Valverde and Simoni to contest Murcia
By Antonio J. Salmerón
Alejandro Valverde and fellow Spaniards José Joaquín Rojas and Fran Pérez will lead the Caisse d'Epargne-Illes Balears in the next Vuelta a Murcia, that will take place from March 7-11. Apart from Valverde, Gilberto Simoni and Koldo Gil of Saunier Duval,have also confirmed their participation in the Spanish race. The race was nearly canceled over funding issues, but found new life when television rights were ironed out.
The Vuelta a Murcia 2007 will consist of five stages. The first stage will be run between San Pedro del Pinatar and Las Torres de Cotillas (166 kms). Stage 2 will start in Totana and finish in Fortuna (162 kms), and will include the Alto de Espuña and the Collado Bermejo (1st category climbs).
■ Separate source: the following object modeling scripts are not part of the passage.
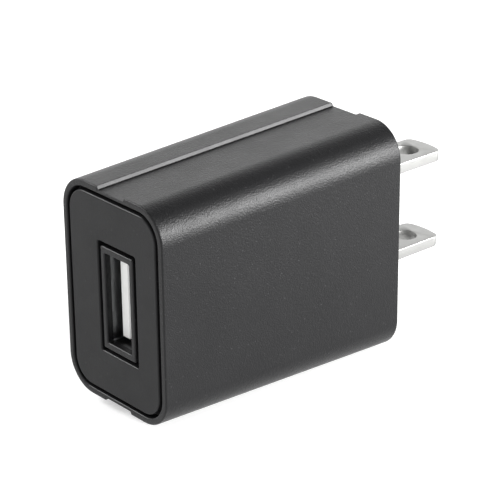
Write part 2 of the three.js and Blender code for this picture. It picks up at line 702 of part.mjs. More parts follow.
/** The bobbin: a square tube on the centre leg, two flanges, and two pin rails on the board. */
function bobbin() {
  const clear = 0.1;
  const wall = 0.6;
  const innerZ = CORE.centreLeg / 2 + clear;
  const innerY = CORE.depth / 2 + clear;
  const low = windowLow + clear;
  const high = windowHigh - clear;
  const flangeZ = windowHalf - clear;
  const tube = box(low, high, -innerY - wall, innerY + wall, -innerZ - wall, innerZ + wall);
  const flanges = [low, high - FLANGE].map((x) => box(x, x + FLANGE, -5.7, 5.7, -flangeZ, flangeZ));
  const rails = [-1, 1].map((side) => {
    const [y0, y1] = side > 0 ? [5.5, 7.0] : [-7.0, -5.5];
    return box(high - FLANGE, -0.35, y0, y1, -6.0, 6.0);
  });
  const bore = box(low - 1, high + 1, -innerY, innerY, -innerZ, innerZ);
  const drills = TRANSFORMER_PINS.map(([y, z]) => rodX(LEAD_RADIUS + 0.05, -2.2, 1, y, z, 8));
  return cut(geometryOf(joined(tube, ...flanges, ...rails)), bore, ...drills);
}

piece(transformer, 'bobbin', bobbin(), MATERIALS.bobbin);

/** A rounded ring about the centre leg between the bobbin's flanges. */
function windingRing(inner, outer, corner, ends) {
  const low = windowLow + 0.1 + FLANGE + ends;
  const high = windowHigh - 0.1 - FLANGE - ends;
  const ring = new THREE.Shape(roundedOutline(2 * outer[0], 2 * outer[1], corner)
    .map(([y, z]) => new THREE.Vector2(y, z)));
  const holeCorner = Math.max(corner - (outer[0] - inner[0]), 0.3);
  const hole = roundedOutline(2 * inner[0], 2 * inner[1], holeCorner)
    .map(([y, z]) => new THREE.Vector2(y, z));
  ring.holes.push(new THREE.Path(hole));
  return new THREE.ExtrudeGeometry(ring, { depth: high - low, bevelEnabled: false })
    .applyMatrix4(new THREE.Matrix4().makeBasis(
      new THREE.Vector3(0, 1, 0), new THREE.Vector3(0, 0, 1), new THREE.Vector3(1, 0, 0)))
    .translate(low, 0, 0);
}

piece(transformer, 'winding', windingRing([3.8, 2.3], [5.1, 3.9], 1.0, 0.05), MATERIALS.copper);
piece(transformer, 'winding_tape', windingRing([5.15, 3.95], [5.35, 4.15], 1.0, 0.08), MATERIALS.tape);

/** The band of tape that holds the two core halves together. */
function coreTape() {
  const grow = (by) => [CORE_TOP - by, CORE_FOOT + by, CORE.width / 2 + by];
  const [x0, x1, z] = grow(0.05);
  const [outer0, outer1, outerZ] = grow(0.2);
  return cut(box(outer0, outer1, -2.4, 2.4, -outerZ, outerZ), box(x0, x1, -3, 3, -z, z));
}

piece(transformer, 'core_tape', coreTape(), MATERIALS.tape);

TRANSFORMER_PINS.forEach(([y, z], i) => {
  const pin = rodX(LEAD_RADIUS, -2.1, LEAD_END - BOARD.inner, y, z, 8);
  piece(transformer, `transformer_pin_${i + 1}`, pin, MATERIALS.solder);
});

// Surface-mount components on the board's outer side, between the board and the right wall.
const surfaceMount = new THREE.Group();
surfaceMount.position.set(BOARD.inner + BOARD.thickness + 0.02, 0, 0);
electronics.add(surfaceMount);

/** A moulded package with feet on two sides: the body is length along Y and width along Z. */
function footedPackage(body, feetPlaces, footWidth, footReach) {
  const { length, width, height } = body;
  const core = box(0.15, height, -length / 2, length / 2, -width / 2, width / 2);
  const feet = feetPlaces.flatMap((y) => [-1, 1].map((side) => {
    const z0 = side > 0 ? width / 2 - 0.3 : -width / 2 - footReach;
    return box(0, 0.35, y - footWidth / 2, y + footWidth / 2, z0, z0 + footReach + 0.3);
  }));
  return geometryOf(joined(core, ...feet));
}

const chipFeet = [-1.9, -0.63, 0.63, 1.9];
const controlChip = footedPackage({ length: 4.9, width: 3.9, height: 1.6 }, chipFeet, 0.42, 1.0);
piece(surfaceMount, 'control_chip', controlChip, MATERIALS.epoxyBlack, [0, ...PLACES.controlChip]);
const bridge = footedPackage({ length: 4.7, width: 3.9, height: 2.5 }, [-1.25, 1.25], 0.6, 1.2);
piece(surfaceMount, 'bridge_rectifier', bridge, MATERIALS.epoxyBlack, [0, ...PLACES.bridge]);
const diode = footedPackage({ length: 3.6, width: 4.5, height: 2.2 }, [0], 2.0, 0.5);
piece(surfaceMount, 'output_diode', diode, MATERIALS.epoxyBlack, [0, ...PLACES.outputDiode]);

/** A chip resistor or capacitor: a block with end caps that stand a little proud of it. */
function chip(height) {
  const caps = [[-1.0, -0.6], [0.6, 1.0]].map((ends) => box(0, height + 0.04, ...ends, -0.65, 0.65));
  return geometryOf(joined(box(0.03, height, -0.9, 0.9, -0.61, 0.61), ...caps));
}

[[-20.4, 1.6], [-25.6, -3.0], [-13.2, 0.6], [-24.6, -7.4]].forEach((place, i) => {
  piece(surfaceMount, `chip_resistor_${i + 1}`, chip(0.5), MATERIALS.epoxyBlack, [0, ...place]);
});
[[-20.4, 4.2], [-28.2, 1.2]].forEach((place, i) => {
  piece(surfaceMount, `chip_capacitor_${i + 1}`, chip(0.9), MATERIALS.ceramic, [0, ...place]);
});

// Lead wires from the blades' tails to the board, and the solder that holds their ends.
const WIRE_RADIUS = 0.6;
const bladeZ = BLADE_SPACING / 2;
const boardFace = BOARD.inner - 0.15;
const [upperHole, lowerHole] = PLACES.wires;
const upperRoute = [
  [-2.3, -6.2, bladeZ], [-4.6, -6.3, bladeZ + 0.5], [-6.2, -6.3, bladeZ + 2.6], [-4.8, -6.2, 11.3],
  [-1.5, -6.1, 11.9], [1.5, -6.1, 11.9], [boardFace, ...upperHole],
];
const lowerRoute = [
  [-2.3, -6.2, -bladeZ], [-4.4, -6.2, -bladeZ + 0.2], [-5.2, -6.1, -bladeZ + 1.6],
  [-3.8, -6.0, -3.5], [-1.0, -5.9, -3.4], [1.4, -5.9, -3.4], [boardFace, ...lowerHole],
];
piece(electronics, 'upper_lead_wire', wire(upperRoute, WIRE_RADIUS, 26), MATERIALS.wireWhite);
piece(electronics, 'lower_lead_wire', wire(lowerRoute, WIRE_RADIUS, 22), MATERIALS.wireBlack);

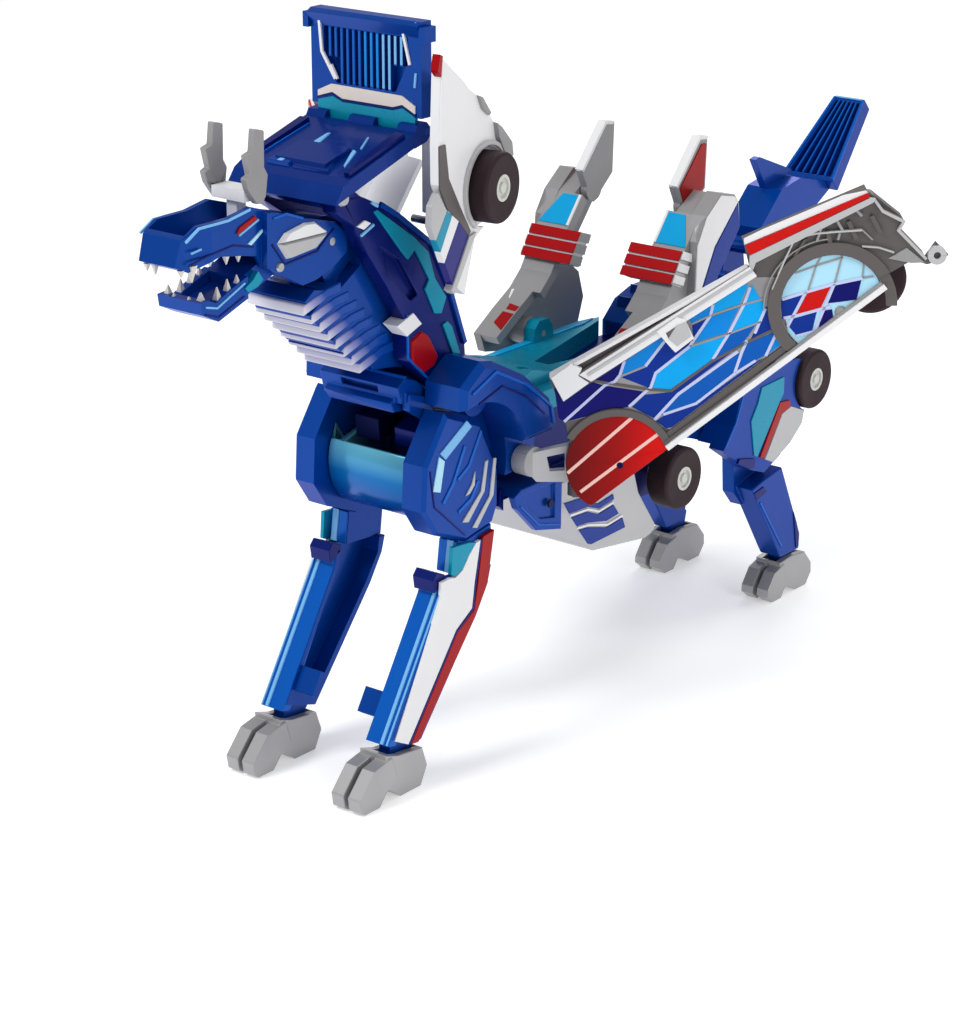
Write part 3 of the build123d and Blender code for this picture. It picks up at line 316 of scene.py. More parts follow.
def piece(name, body, shapes, edge=TRIM_EDGE):
    """One mesh made of several solid plates; each is (look, place, low, high, outline[, taper])."""
    build = bmesh.new()
    looks = []
    for look, place, low, high, outline, *taper in shapes:
        if look not in looks:
            looks.append(look)
        shrink = taper[0] if taper else 1.0
        middle = (sum(u for u, v in outline) / len(outline), sum(v for u, v in outline) / len(outline))
        foot = [build.verts.new(place(u, v, low)) for u, v in outline]
        head = [build.verts.new(place(middle[0] + (u - middle[0]) * shrink,
                                      middle[1] + (v - middle[1]) * shrink, high))
                for u, v in outline]
        faces = [build.faces.new(foot[::-1]), build.faces.new(head)]
        for index in range(len(outline)):
            after = (index + 1) % len(outline)
            faces.append(build.faces.new((foot[index], foot[after], head[after], head[index])))
        for face in faces:
            face.material_index = looks.index(look)
    bmesh.ops.recalc_face_normals(build, faces=build.faces)
    mesh = bpy.data.meshes.new(name)
    build.to_mesh(mesh)
    build.free()
    thing = bpy.data.objects.new(name, mesh)
    bpy.context.scene.collection.objects.link(thing)
    for look in looks:
        mesh.materials.append(MATERIALS[look])
    if edge:
        round_edges(thing, edge)
    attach(thing, body)
    return thing


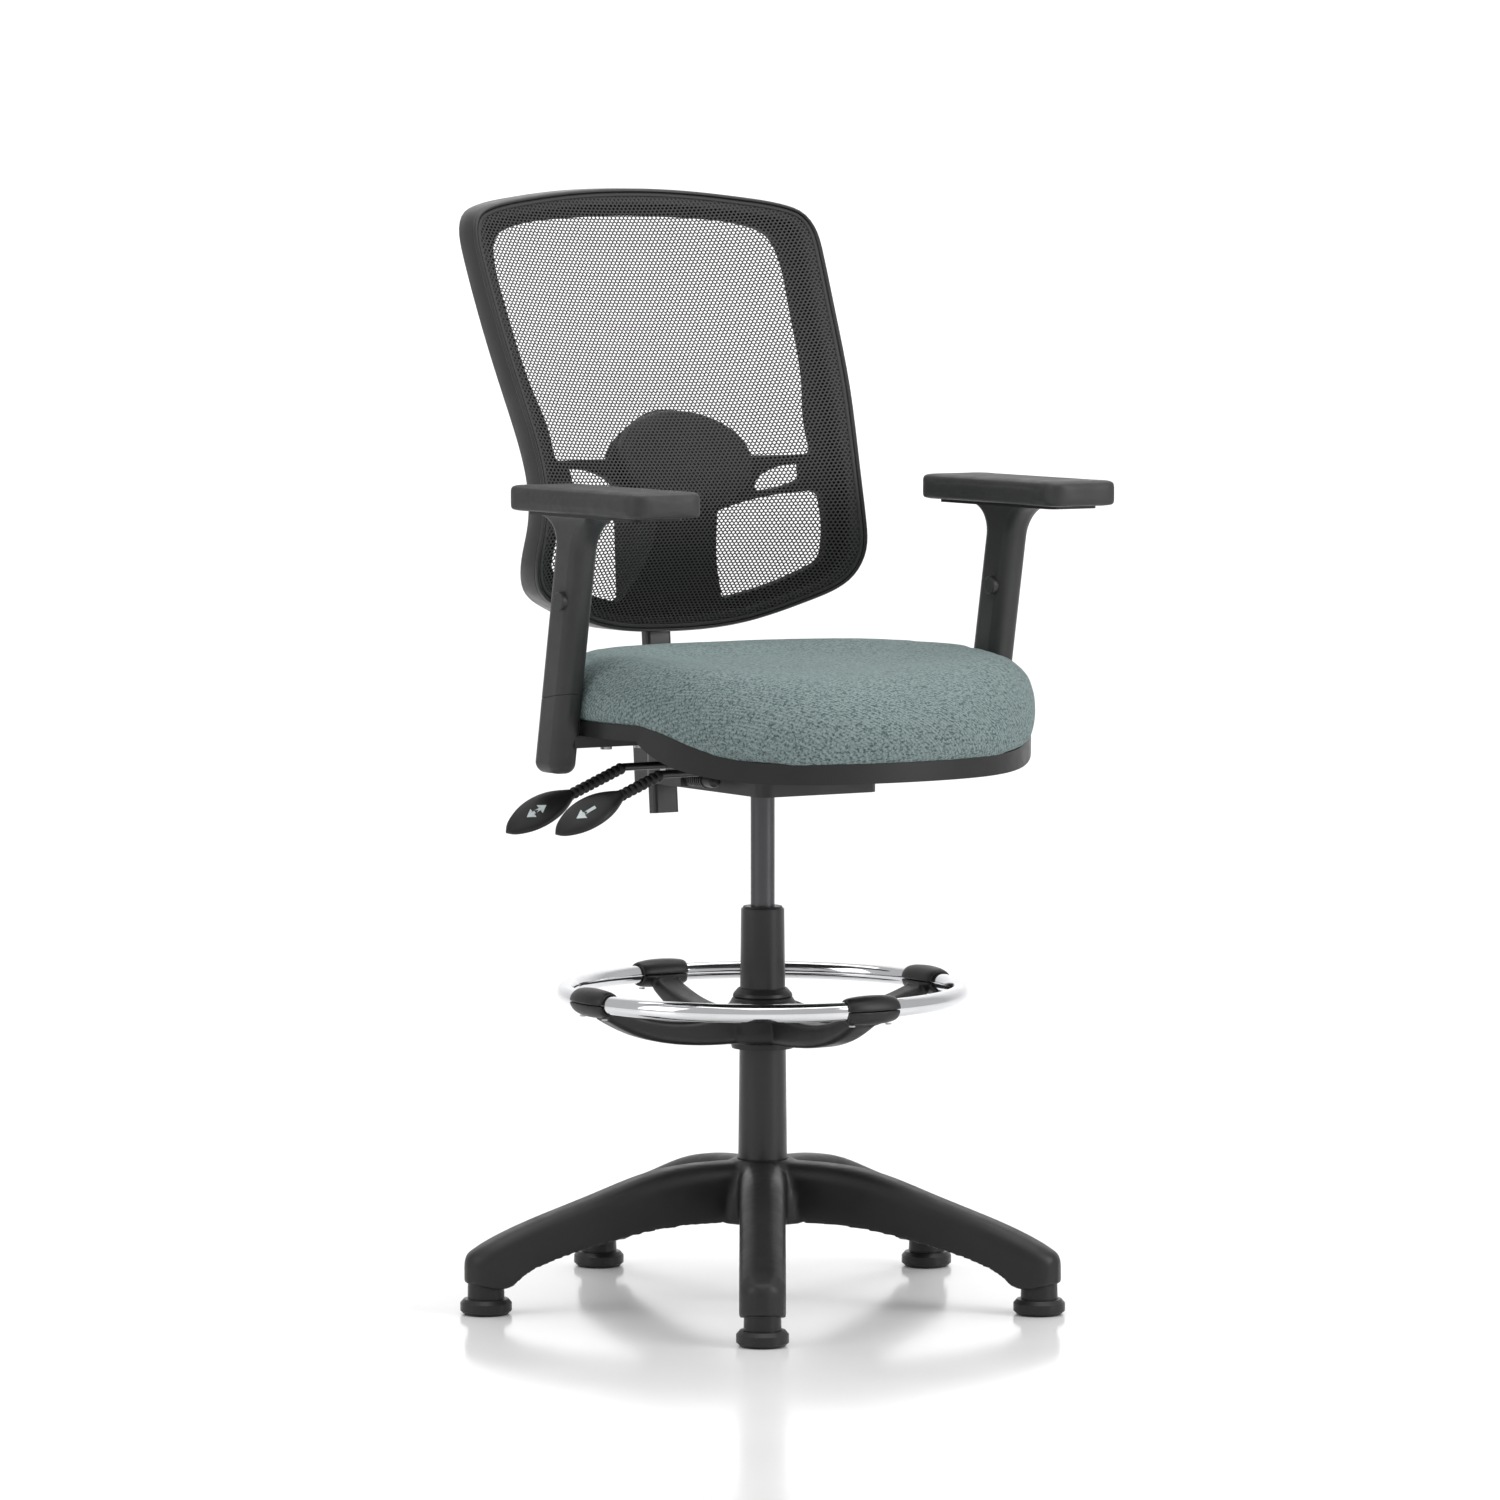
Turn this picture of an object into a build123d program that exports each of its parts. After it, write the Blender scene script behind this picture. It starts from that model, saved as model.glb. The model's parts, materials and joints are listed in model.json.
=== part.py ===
from build123d import *
import os
from math import cos, radians, sin, tan

# Drafting chair, in millimetres. +Z is up, the chair faces -Y, +X is the sitter's left.
# The origin is on the floor at the centre of the chair's footprint box, and the column
# stands at (COLUMN_X, COLUMN_Y), because the star base sits turned under the seat.

# ---------------------------------------------------------------- driving dimensions
COLUMN_X = 6.0
COLUMN_Y = -20.7

# star base
LEG_COUNT = 5
LEG_TIP_RADIUS = 320.0
LEG_WIDTH = 47.0
FIRST_LEG_ANGLE = -122.3
GLIDE_RADIUS = 298.0
GLIDE_HEIGHT = 35.0
STEM_RADIUS = 5.5
STEM_TOP = 60.0
HUB_BOTTOM = 84.0
HUB_TOP = 149.4

# column and gas lift
TUBE_BOTTOM = 80.0
TUBE_TOP = 408.6
TUBE_FOOT_RADIUS = 24.6
TUBE_HUB_RADIUS = 25.35
TUBE_TOP_RADIUS = 22.4
TUBE_BORE = 19.5
ROD_RADIUS = 5.0
CYLINDER_RADIUS = 12.5
CYLINDER_BORE = 10.0
CYLINDER_BOTTOM = 200.0
CYLINDER_TAPER_START = 534.0
CYLINDER_TOP = 560.0
CYLINDER_TOP_RADIUS = 11.6
PIN_RADIUS = 2.45
PIN_TOP = 566.0
RUNNING = 0.05

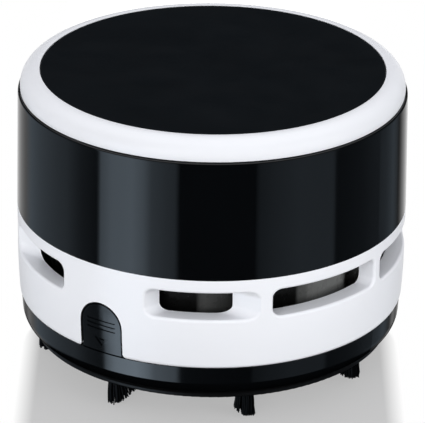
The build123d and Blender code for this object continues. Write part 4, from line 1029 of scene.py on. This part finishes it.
def studio_air(stage):
    """Even light all round for the eye, panels for glossy pieces, and plain white behind."""
    air = Air("studio_air")
    path = air.node("ShaderNodeLightPath").outputs
    even = (stage.air, stage.air, stage.air * AIR_COOLNESS, 1.0)
    lit = air.mix(path["Is Glossy Ray"], even, surroundings(air, stage.bearing))
    shown = air.mix(path["Is Camera Ray"], lit, (1.0, 1.0, 1.0, 1.0))
    back = air.tree.nodes["Background"]
    air.feed(back, {"Color": shown, "Strength": 1.0})
    bpy.context.scene.world = air.world


def soft_lamp(name, stage, aim):
    """A round lamp that looks at the aim point and isn't seen in reflections."""
    size, aside, above, distance = LAMPS[name]
    level = heading(stage.bearing + math.radians(aside))
    elevation = math.radians(above)
    away = level * math.cos(elevation) + Vector((0, 0, math.sin(elevation)))
    bpy.ops.object.light_add(type="AREA", location=aim + away * distance)
    lamp = bpy.context.object
    lamp.name = name
    lamp.data.shape = "DISK"
    lamp.data.size = size
    lamp.data.energy = getattr(stage, name)
    lamp.rotation_euler = away.to_track_quat("Z", "Y").to_euler()
    lamp.visible_glossy = False
    return lamp


def camera(stage):
    """The camera, aimed a little beside the axis and rolled slightly."""
    right = Vector((math.cos(stage.bearing), math.sin(stage.bearing), 0))
    level = math.cos(stage.elevation)
    back = heading(stage.bearing) * level + Vector((0, 0, math.sin(stage.elevation)))
    aim = right * stage.aim_side + Vector((0, 0, stage.aim_height))
    bpy.ops.object.camera_add(location=aim + back * stage.distance)
    made = bpy.context.object
    made.name = "main_camera"
    look = back.to_track_quat("Z", "Y").to_matrix()
    made.rotation_euler = (look @ Matrix.Rotation(stage.roll, 3, "Z")).to_euler()
    made.data.lens = stage.lens
    made.data.clip_start = 0.01
    made.data.clip_end = 20.0
    bpy.context.scene.camera = made


class VACUUM_OT_stage(bpy.types.Operator):
    """Set out the floor, the lamps, the air and the camera"""

    bl_idname = "vacuum.stage"
    bl_label = "Stage"

    def execute(self, context):
        stage = context.scene.vacuum_stage
        deselect()
        bpy.ops.mesh.primitive_circle_add(vertices=96, radius=FLOOR_RADIUS, fill_type="NGON")
        floor = name_piece("floor")
        paint(floor, floor_finish(colours().floor, stage))
        floor.visible_glossy = False
        aim = Vector((0, 0, stage.aim_height))
        lamps = {name: soft_lamp(name, stage, aim) for name in LAMPS}
        lit = bpy.data.collections.new("floor_only")
        lit.objects.link(floor)
        lamps["floor_lamp"].light_linking.receiver_collection = lit
        studio_air(stage)
        camera(stage)
        context.scene.view_settings.view_transform = "Standard"
        return {"FINISHED"}


# ---- Panel, registration and run ---------------------------------------------------------
PIECE_OPERATORS = (
    VACUUM_OT_stage,
    VACUUM_OT_shell,
    VACUUM_OT_gloss,
    VACUUM_OT_top_disc,
    VACUUM_OT_underside,
    VACUUM_OT_tab_springs,
    VACUUM_OT_bristles,
    VACUUM_OT_filter,
    VACUUM_OT_fan,
    VACUUM_OT_motor,
    VACUUM_OT_battery_bay,
    VACUUM_OT_switch,
    VACUUM_OT_leads,
)


class VACUUM_PT_dressing(bpy.types.Panel):
    """Lists the operators, with the colours, sizes and stage they read"""

    bl_idname = "VACUUM_PT_dressing"
    bl_label = "Desk vacuum"
    bl_space_type = "VIEW_3D"
    bl_region_type = "UI"
    bl_category = "Desk vacuum"

    def draw(self, context):
        for operator in PIECE_OPERATORS:
            self.layout.operator(operator.bl_idname)
        for group in ("vacuum_colours", "vacuum_sizes", "vacuum_stage"):
            box = self.layout.box()
            values = getattr(context.scene, group)
            for key in values.__annotations__:
                box.prop(values, key)


CLASSES = (VacuumColours, VacuumSizes, VacuumStage, *PIECE_OPERATORS, VACUUM_PT_dressing)


def register():
    for cls in CLASSES:
        bpy.utils.register_class(cls)
    bpy.types.Scene.vacuum_colours = PointerProperty(type=VacuumColours)
    bpy.types.Scene.vacuum_sizes = PointerProperty(type=VacuumSizes)
    bpy.types.Scene.vacuum_stage = PointerProperty(type=VacuumStage)


def unregister():
    del bpy.types.Scene.vacuum_colours
    del bpy.types.Scene.vacuum_sizes
    del bpy.types.Scene.vacuum_stage
    for cls in reversed(CLASSES):
        bpy.utils.unregister_class(cls)


def main():
    register()
    for operator in PIECE_OPERATORS:
        group, name = operator.bl_idname.split(".")
        getattr(getattr(bpy.ops, group), name)()


if __name__ == "__main__":
    main()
On Friday, stage 3, from Puerto Lumbreras to San Pedro del Pinatar (146 kms) is followed by a time trial, and the final stage will run from Ceutí to Molina de Segura (142 kms).
'Inconsiderate cyclist' wins re-trial
British cyclists scored a victory today, as a cyclist who was found guilty last year of inconsiderate cycling has had the verdict overturned upon re-trial. Daniel Cadden was heading on a fast downhill of a single lane road, taking the lane and, according to police, forcing cars to cross the solid white line in the centre of the road illegally in order to pass him. Instead of citing drivers for crossing the centre line, police instead charged Cadden with inconsiderate cycling.
The judge who presided over the first trial said that Cadden should have been on the cycle path instead of on the road, but Cadden's lawyer, Francis Fitzgibbon, was able to demonstrate that there was no legal obligation for cyclists to use the path, and that the brief delay drivers encountered while waiting to pass did not constitute "inconsiderate cycling".
Speaking outside court, Daniel Cadden said: "I am overjoyed that the ludicrous decision to prosecute me has been overturned... This success serves to reaffirm cyclists' right to decide when to use cycle facilities and when they are inappropriate or dangerous. The first judgement was unreasonable in denying this."
Daniel Cadden was supported in his defence by the Cyclists’ Defence Fund (CDF), the independent charity which was founded by CTC to provide cyclists with support in legal cases. Over £25,000 was donated to the CDF by cyclists in support of Cadden.